Recordando Marcolino Candeias

/Eduardo Bettencourt Pinto

Escrevo-te consciente de que o faço em tua memória. Não estás ao computador, em casa ou no teu gabinete da Biblioteca. Não estás na tua ilha, nem em lugar algum desta vida por que passaste, tão depressa como o vento. Por isso não poderás ler isto que te escrevo num escuro dia de Janeiro, sufocante como uma nuvem de cinzas, tão longe de Portugal, nesta pequena casa que habito, cheia de livros, pequenas recordações e três plantas que adoro como se fossem crianças.

Um homem por vezes torna-se tão sensível como uma gota de orvalho, e tudo o que nos rodeia e emociona ganha um valor e uma intensidade excepcionais. Sei que compreenderias isto. Trilhaste também este caminho na respiração do mundo, e o valor das coisas e da vida estava intrinsecamente ligado às palpitações do coração. Tinhas também uma casa, mulher e filhos, o sol e a chuva da ilha que foram a tua mãe, o mar de prata e azul-turquesa que trazias da rua para os teus poemas.
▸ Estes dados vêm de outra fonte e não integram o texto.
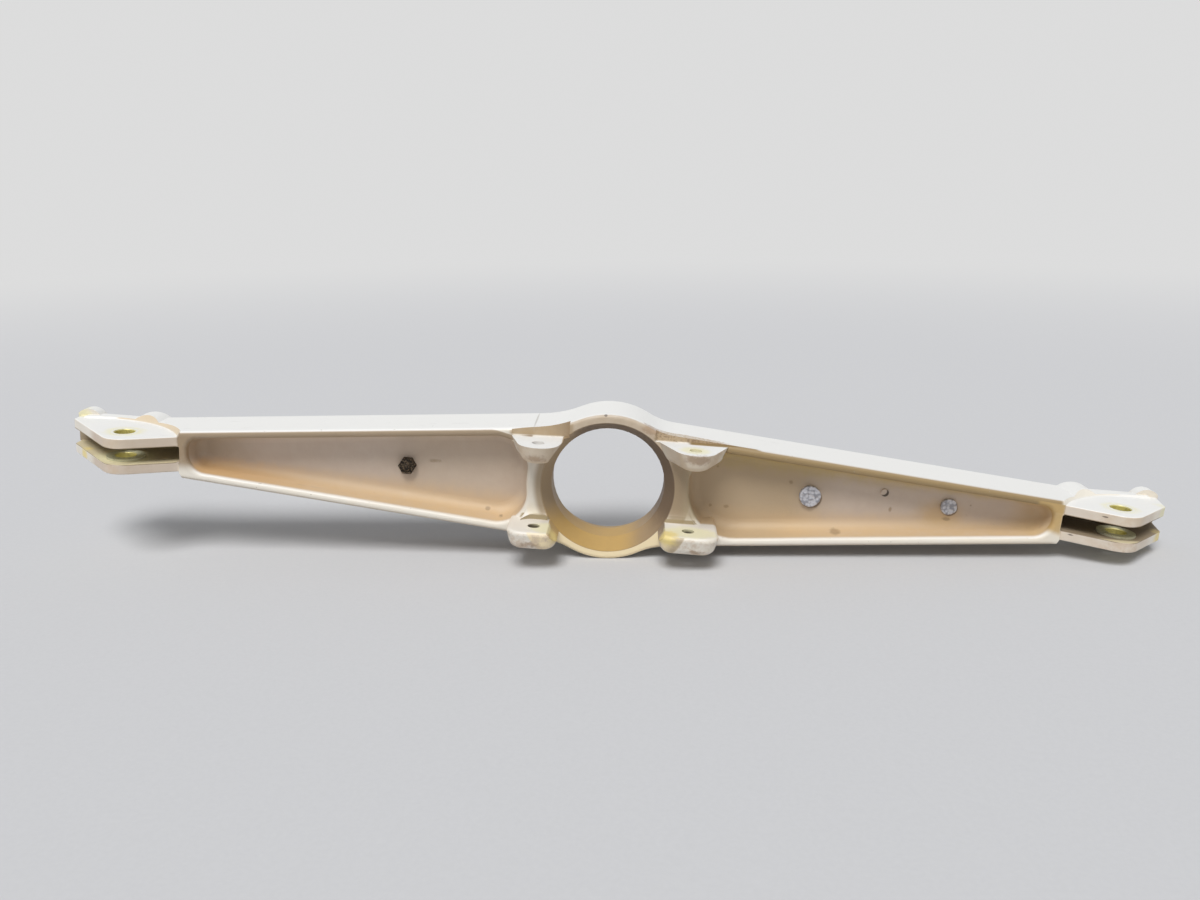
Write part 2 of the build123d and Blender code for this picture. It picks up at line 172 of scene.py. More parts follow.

Não deixaste nas rochas que protegem a terra dos temporais a impressão das tuas mãos, ou dos teus pés, caminhante que foste. Não como no poema de António Machado, errante nas paixões por inóspitos caminhos, mas num itinerário marcado a traço preciso nessas deambulações que, de geração em geração, levam os ilhéus para as lágrimas de outros destinos.

Não deixaste estátuas nem troféus porque foste um poeta de incensos, luto e luta, de grandes espaços abertos nos céus, e, porque foste sobretudo uma ave que poisou nos mastros mais altos da navegação lírica, observando daí, com verbo preciso e grande rigor artístico, o amor e as complexidades da alma, a bondade e a tirania, e assim foste libertando palavras como quem atira flores para uma multidão carente de beleza.

Sei que escrevo para o grande silêncio da tua imensa ausência, de coração triste, grato, no entanto, pela tua amizade, verdadeiro poeta que foste, de palavras e emoções.

É isso o que eu deixo aqui, nesta vaga e imemorial tarde de Janeiro, nestas palavras. Tão vãs, eu sei, porque as não poderás ler.

Comovem-me, no entanto, porque são para ti, querido amigo, agora e sempre, na memória de ti e na frescura que encontro sempre quando releio os teus livros, preso ao fascínio do teu verbo e do teu talento.

Um abraço, Marcolino. Como num poema.